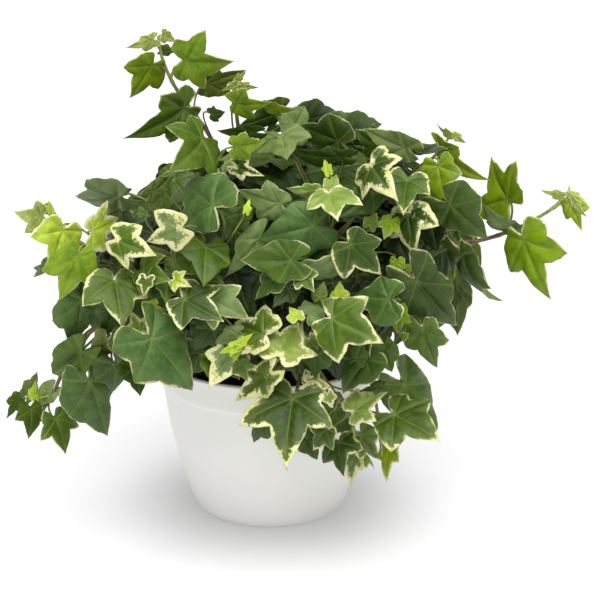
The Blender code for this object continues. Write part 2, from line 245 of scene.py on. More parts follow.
def curve_through(points, steps):
    """Points on a smooth curve through the given ones, with steps between each pair."""
    points = [Vector(p) for p in points]
    padded = [2 * points[0] - points[1], *points, 2 * points[-1] - points[-2]]
    found = []
    for k in range(len(points) - 1):
        p0, p1, p2, p3 = padded[k:k + 4]
        for i in range(steps):
            t = i / steps
            found.append(0.5 * (2 * p1 + (p2 - p0) * t + (2 * p0 - 5 * p1 + 4 * p2 - p3) * t * t
                                + (3 * p1 - p0 - 3 * p2 + p3) * t ** 3))
    return found + [points[-1]]


def spin_profile(name, profile, segments):
    """A mesh turned round Z from (radius, height) pairs in millimetres that start and end on the axis."""
    bm = bmesh.new()
    verts = [bm.verts.new((r * MM, 0.0, z * MM)) for r, z in profile]
    edges = [bm.edges.new(pair) for pair in zip(verts, verts[1:])]
    bmesh.ops.spin(bm, geom=verts + edges, axis=(0, 0, 1), cent=(0, 0, 0), angle=math.tau, steps=segments)
    bmesh.ops.remove_doubles(bm, verts=bm.verts, dist=1e-6)
    bmesh.ops.recalc_face_normals(bm, faces=bm.faces)
    return object_of(bm, name)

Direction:
Return the lines above precisely as they appear, beginning at the first line and ending at the line with "return found + [points[-1]]", and nothing after it.

Worked answer:
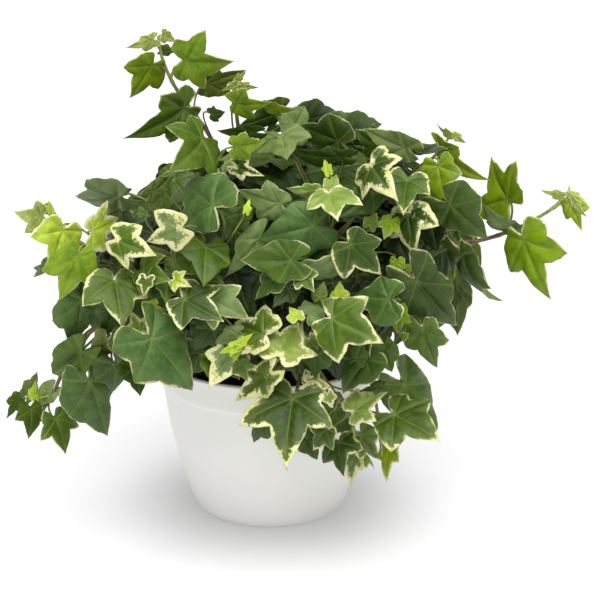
The Blender code for this object continues. Write part 2, from line 245 of scene.py on. More parts follow.
def curve_through(points, steps):
    """Points on a smooth curve through the given ones, with steps between each pair."""
    points = [Vector(p) for p in points]
    padded = [2 * points[0] - points[1], *points, 2 * points[-1] - points[-2]]
    found = []
    for k in range(len(points) - 1):
        p0, p1, p2, p3 = padded[k:k + 4]
        for i in range(steps):
            t = i / steps
            found.append(0.5 * (2 * p1 + (p2 - p0) * t + (2 * p0 - 5 * p1 + 4 * p2 - p3) * t * t
                                + (3 * p1 - p0 - 3 * p2 + p3) * t ** 3))
    return found + [points[-1]]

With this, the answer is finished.